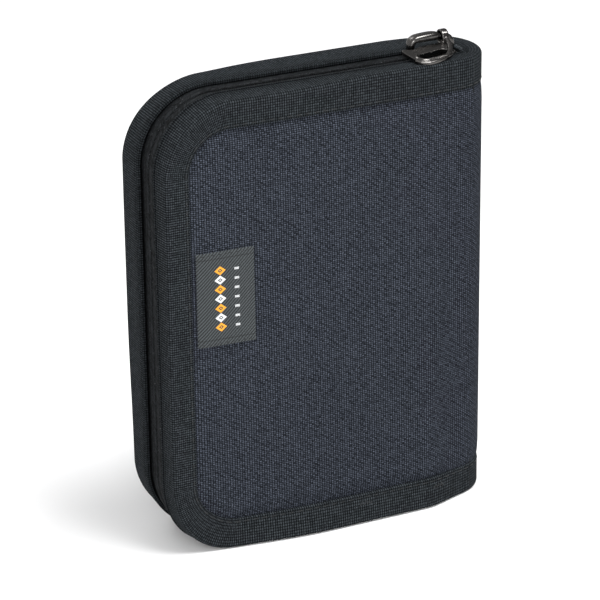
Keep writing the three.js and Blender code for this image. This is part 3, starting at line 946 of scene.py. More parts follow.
def bead(length, width, height):
    """A stitch: a short thread, thickest in its middle, that dives in at both ends."""
    around, along = 8, 7
    u = np.linspace(-1, 1, along)
    swell = np.sqrt(np.maximum(1 - u**4, 0.02))
    turn = full_turn(around)
    dive = (u**4)[:, None] * height * 0.8
    points = together(u[:, None] * length / 2, swell[:, None] * np.cos(turn) * width / 2,
                      swell[:, None] * np.sin(turn) * height / 2 - dive).reshape(-1, 3)
    faces = []
    for i in range(along - 1):
        for k in range(around):
            n = (k + 1) % around
            faces.append([i * around + k, i * around + n, (i + 1) * around + n, (i + 1) * around + k])
    faces.append(list(range(around))[::-1])
    faces.append([(along - 1) * around + k for k in range(around)])
    return points, faces


def sew(draft, line, outward, length=None, width=0.42 * MM, height=0.30 * MM):
    """Stitches along a line of points. outward is the cloth's normal at each point."""
    length = length or sizes().stitch_length
    line = np.asarray(line, float)
    run = lengths(line)
    count = max(1, int(run[-1] / length))
    middles = (np.arange(count) + 0.5) * run[-1] / count
    places = np.stack([np.interp(middles, run, line[:, k]) for k in range(3)], -1)
    ahead = np.stack([np.interp(middles + length / 3, run, line[:, k]) for k in range(3)], -1)
    behind = np.stack([np.interp(middles - length / 3, run, line[:, k]) for k in range(3)], -1)
    along = unit(ahead - behind)
    up = np.broadcast_to(np.asarray(outward, float), line.shape)
    up = np.stack([np.interp(middles, run, up[:, k]) for k in range(3)], -1)
    up = unit(up - along * (up * along).sum(1, keepdims=True))
    across = np.cross(up, along)
    shape, faces = bead(length * 0.80, width, height)
    draft.copies(shape, faces, places, along, across, up)


# ---------------------------------------------------------------- the wallet's pieces


class WALLET_OT_panels(bpy.types.Operator):
    """Outer cloth of both covers and of the spine between them"""

    bl_idname = "wallet.panels"
    bl_label = "Outer cloth"
    bl_options = {"REGISTER", "UNDO"}

    def execute(self, context):
        inset = 3 * MM
        for side in (FRONT, BACK):
            def top(x, z, side=side):
                return cloth_depth(x, z, side)

            def bottom(x, z, side=side):
                return cloth_depth(x, z, side) + OUTER_THICKNESS

            draft = cover_slab(side, inset, FOLD, top, bottom, roll=0.3 * MM)
            made = piece(f"{WORD[side]}_panel_cloth", draft, outer_cloth(), BODY[side],
                         [f"{WORD[side]}_outer_fabric"], crease=55)

        def spine_bottom(z):
            return depth_at_fold(z) + OUTER_THICKNESS

        draft = spine_slab(inset, depth_at_fold, spine_bottom, roll=0.3 * MM)
        made = piece("spine_panel_cloth", draft, outer_cloth(), "spine",
                     ["spine_outer_fabric"], crease=55)
        flatten_when_open(made)
        return {"FINISHED"}


class WALLET_OT_padding(bpy.types.Operator):
    """Foam pads and stiffener boards behind the cloth"""

    bl_idname = "wallet.padding"
    bl_label = "Padding and boards"
    bl_options = {"REGISTER", "UNDO"}

    def execute(self, context):
        foam = moulded("closed_cell_foam", (0.12, 0.12, 0.12), 0.9, 1800.0, 0.08 * MM, 0.2)
        board = moulded("stiffener_board", (0.03, 0.03, 0.03), 0.55, 900.0, 0.02 * MM)
        end = FOLD - 0.8 * MM
        rows = round(HEIGHT / (2 * MM))
        for side in (FRONT, BACK):
            word = WORD[side]

            def foam_top(x, z, side=side):
                return cloth_depth(x, z, side) + FOAM_TOP

            def flat(depth):
                return lambda x, z: np.full_like(z, depth)

            pad = cover_slab(side, 3.4 * MM, end, foam_top, flat(4.2 * MM), 0.9 * MM, 0.3 * MM, rows)
            made = piece(f"{word}_foam_pad", pad, foam, BODY[side], [f"{word}_foam"])
            sheet = cover_slab(side, 3.2 * MM, end, flat(BOARD_TOP), flat(BOARD_BOTTOM),
                               0.15 * MM, 0.1 * MM, rows)
            piece(f"{word}_board", sheet, board, BODY[side], [f"{word}_stiffener"])

        def spine_foam_top(z):
            return depth_at_fold(z) + FOAM_TOP

        def spine_foam_bottom(z):
            return np.full_like(z, 4.1 * MM)

        pad = spine_slab(3.4 * MM, spine_foam_top, spine_foam_bottom, 0.8 * MM, tuck=0.03)
        made = piece("spine_foam_pad", pad, foam, "spine", ["spine_foam"])
        flatten_when_open(made)
        return {"FINISHED"}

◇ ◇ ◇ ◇

▸ **Problem to solve**: Quote verbatim the opening lines of the listing above, ending with the line where "return points, faces" appears; include both endpoints and nothing more.

▸ **Task answer**:
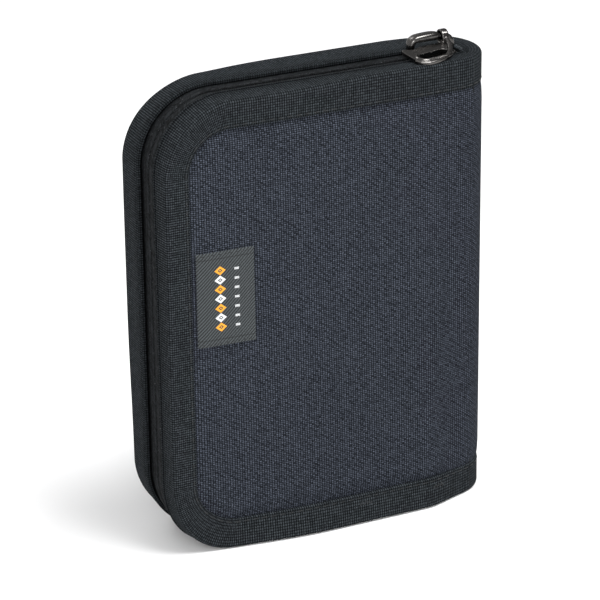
Keep writing the three.js and Blender code for this image. This is part 3, starting at line 946 of scene.py. More parts follow.
def bead(length, width, height):
    """A stitch: a short thread, thickest in its middle, that dives in at both ends."""
    around, along = 8, 7
    u = np.linspace(-1, 1, along)
    swell = np.sqrt(np.maximum(1 - u**4, 0.02))
    turn = full_turn(around)
    dive = (u**4)[:, None] * height * 0.8
    points = together(u[:, None] * length / 2, swell[:, None] * np.cos(turn) * width / 2,
                      swell[:, None] * np.sin(turn) * height / 2 - dive).reshape(-1, 3)
    faces = []
    for i in range(along - 1):
        for k in range(around):
            n = (k + 1) % around
            faces.append([i * around + k, i * around + n, (i + 1) * around + n, (i + 1) * around + k])
    faces.append(list(range(around))[::-1])
    faces.append([(along - 1) * around + k for k in range(around)])
    return points, faces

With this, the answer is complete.